#### [Task]
Extract the lines between the ones holding "scopePlace.y, 0, SCOPE_TURN);" and "points = [vertex.co", inclusive, exactly as written and nothing more.

#### [Information shown]
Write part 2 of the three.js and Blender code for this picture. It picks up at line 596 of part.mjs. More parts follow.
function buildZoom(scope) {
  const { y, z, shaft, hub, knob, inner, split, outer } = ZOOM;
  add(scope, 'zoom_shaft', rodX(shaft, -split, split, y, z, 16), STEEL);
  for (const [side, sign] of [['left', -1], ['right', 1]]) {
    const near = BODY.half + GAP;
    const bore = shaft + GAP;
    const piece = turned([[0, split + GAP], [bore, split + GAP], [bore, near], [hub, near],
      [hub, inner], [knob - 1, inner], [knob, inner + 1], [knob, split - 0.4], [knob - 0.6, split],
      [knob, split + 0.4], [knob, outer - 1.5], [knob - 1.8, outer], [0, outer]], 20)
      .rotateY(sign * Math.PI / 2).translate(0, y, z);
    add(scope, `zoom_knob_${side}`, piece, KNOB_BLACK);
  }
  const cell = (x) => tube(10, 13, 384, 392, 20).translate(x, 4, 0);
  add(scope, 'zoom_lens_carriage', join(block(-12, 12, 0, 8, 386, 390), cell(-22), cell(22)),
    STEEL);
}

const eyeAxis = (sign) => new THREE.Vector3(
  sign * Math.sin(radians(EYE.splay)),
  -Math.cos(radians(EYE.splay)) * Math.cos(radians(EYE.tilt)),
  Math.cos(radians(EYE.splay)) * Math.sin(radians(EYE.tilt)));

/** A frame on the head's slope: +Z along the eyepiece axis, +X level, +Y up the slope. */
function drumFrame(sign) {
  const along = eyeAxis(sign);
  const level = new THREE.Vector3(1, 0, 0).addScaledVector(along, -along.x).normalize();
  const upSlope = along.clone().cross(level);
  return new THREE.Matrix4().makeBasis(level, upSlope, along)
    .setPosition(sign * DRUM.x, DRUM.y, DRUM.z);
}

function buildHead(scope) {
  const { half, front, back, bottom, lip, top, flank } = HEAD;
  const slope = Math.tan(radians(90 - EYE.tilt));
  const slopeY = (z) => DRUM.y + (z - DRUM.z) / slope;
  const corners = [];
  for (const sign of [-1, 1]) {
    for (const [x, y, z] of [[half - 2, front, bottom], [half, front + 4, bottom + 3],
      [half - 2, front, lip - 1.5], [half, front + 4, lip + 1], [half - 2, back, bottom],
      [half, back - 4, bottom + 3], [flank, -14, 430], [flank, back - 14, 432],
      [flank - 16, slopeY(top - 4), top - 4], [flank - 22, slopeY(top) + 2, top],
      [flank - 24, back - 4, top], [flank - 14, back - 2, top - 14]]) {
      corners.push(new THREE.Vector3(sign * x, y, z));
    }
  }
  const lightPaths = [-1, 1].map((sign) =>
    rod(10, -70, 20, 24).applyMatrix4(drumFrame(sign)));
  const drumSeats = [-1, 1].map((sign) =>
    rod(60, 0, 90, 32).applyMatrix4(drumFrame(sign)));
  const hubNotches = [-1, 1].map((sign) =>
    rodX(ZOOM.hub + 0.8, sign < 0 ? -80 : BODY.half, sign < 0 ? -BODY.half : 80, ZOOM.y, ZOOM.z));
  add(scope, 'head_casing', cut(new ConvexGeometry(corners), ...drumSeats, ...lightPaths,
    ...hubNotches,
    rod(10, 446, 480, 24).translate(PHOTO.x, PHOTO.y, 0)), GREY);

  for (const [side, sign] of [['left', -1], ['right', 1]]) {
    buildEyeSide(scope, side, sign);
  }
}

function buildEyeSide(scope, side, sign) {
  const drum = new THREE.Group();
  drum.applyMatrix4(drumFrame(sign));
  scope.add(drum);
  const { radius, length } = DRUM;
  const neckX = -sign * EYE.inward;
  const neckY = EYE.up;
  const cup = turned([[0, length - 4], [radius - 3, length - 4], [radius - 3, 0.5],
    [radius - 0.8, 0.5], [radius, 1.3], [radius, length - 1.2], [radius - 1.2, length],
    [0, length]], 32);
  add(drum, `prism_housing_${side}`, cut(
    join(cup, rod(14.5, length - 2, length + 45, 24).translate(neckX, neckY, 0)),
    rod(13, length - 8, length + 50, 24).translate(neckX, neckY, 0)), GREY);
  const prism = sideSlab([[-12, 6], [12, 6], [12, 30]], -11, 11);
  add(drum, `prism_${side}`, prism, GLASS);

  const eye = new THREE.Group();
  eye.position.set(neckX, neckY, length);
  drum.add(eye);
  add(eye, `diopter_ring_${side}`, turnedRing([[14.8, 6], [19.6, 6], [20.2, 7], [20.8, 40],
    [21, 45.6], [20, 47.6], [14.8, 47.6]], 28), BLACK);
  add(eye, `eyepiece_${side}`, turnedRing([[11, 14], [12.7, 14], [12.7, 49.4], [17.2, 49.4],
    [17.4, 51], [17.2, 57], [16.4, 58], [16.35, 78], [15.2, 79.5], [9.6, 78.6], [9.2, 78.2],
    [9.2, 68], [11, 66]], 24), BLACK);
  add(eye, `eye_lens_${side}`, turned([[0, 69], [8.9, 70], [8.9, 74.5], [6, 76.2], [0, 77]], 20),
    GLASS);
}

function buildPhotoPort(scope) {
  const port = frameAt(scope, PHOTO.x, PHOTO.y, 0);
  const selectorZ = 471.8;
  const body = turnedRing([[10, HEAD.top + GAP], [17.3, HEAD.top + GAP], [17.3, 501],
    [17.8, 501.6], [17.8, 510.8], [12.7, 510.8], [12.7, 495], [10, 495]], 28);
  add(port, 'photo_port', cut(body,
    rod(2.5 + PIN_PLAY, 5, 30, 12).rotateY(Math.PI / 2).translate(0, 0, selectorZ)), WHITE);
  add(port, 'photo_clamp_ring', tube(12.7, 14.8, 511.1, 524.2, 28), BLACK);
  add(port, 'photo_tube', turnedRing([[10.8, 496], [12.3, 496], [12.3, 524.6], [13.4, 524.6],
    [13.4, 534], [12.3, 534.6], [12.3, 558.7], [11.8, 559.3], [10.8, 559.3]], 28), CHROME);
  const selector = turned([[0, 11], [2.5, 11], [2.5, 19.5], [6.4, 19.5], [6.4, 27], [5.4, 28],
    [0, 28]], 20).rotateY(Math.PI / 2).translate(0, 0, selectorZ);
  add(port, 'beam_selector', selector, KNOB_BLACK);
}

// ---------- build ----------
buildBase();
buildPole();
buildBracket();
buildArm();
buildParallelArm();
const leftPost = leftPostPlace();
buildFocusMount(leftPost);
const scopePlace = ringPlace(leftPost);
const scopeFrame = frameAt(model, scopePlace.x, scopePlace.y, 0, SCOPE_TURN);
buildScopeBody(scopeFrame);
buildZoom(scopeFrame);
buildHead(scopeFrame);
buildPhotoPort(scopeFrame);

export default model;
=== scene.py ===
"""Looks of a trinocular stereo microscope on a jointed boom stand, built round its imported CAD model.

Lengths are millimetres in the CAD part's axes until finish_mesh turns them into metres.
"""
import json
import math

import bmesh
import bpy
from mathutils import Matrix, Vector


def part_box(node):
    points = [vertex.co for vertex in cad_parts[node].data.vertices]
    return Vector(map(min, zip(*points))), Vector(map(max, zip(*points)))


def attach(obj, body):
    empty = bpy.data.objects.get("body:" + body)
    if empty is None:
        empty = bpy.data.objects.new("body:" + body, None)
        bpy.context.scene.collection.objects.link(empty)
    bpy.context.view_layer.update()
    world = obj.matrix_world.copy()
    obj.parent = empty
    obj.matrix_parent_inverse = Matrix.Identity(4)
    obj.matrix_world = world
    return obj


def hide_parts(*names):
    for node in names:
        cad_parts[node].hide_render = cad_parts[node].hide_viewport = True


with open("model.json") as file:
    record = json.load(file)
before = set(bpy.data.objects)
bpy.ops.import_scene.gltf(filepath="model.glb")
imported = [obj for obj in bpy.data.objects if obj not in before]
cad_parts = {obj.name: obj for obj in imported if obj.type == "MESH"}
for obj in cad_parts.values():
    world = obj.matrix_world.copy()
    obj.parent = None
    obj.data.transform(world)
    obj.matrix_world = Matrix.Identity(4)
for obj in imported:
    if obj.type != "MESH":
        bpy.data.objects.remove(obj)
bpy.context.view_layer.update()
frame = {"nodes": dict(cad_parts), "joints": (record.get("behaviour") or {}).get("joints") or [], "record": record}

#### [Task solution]
const scopeFrame = frameAt(model, scopePlace.x, scopePlace.y, 0, SCOPE_TURN);
buildScopeBody(scopeFrame);
buildZoom(scopeFrame);
buildHead(scopeFrame);
buildPhotoPort(scopeFrame);

export default model;
=== scene.py ===
"""Looks of a trinocular stereo microscope on a jointed boom stand, built round its imported CAD model.

Lengths are millimetres in the CAD part's axes until finish_mesh turns them into metres.
"""
import json
import math

import bmesh
import bpy
from mathutils import Matrix, Vector


def part_box(node):
    points = [vertex.co for vertex in cad_parts[node].data.vertices]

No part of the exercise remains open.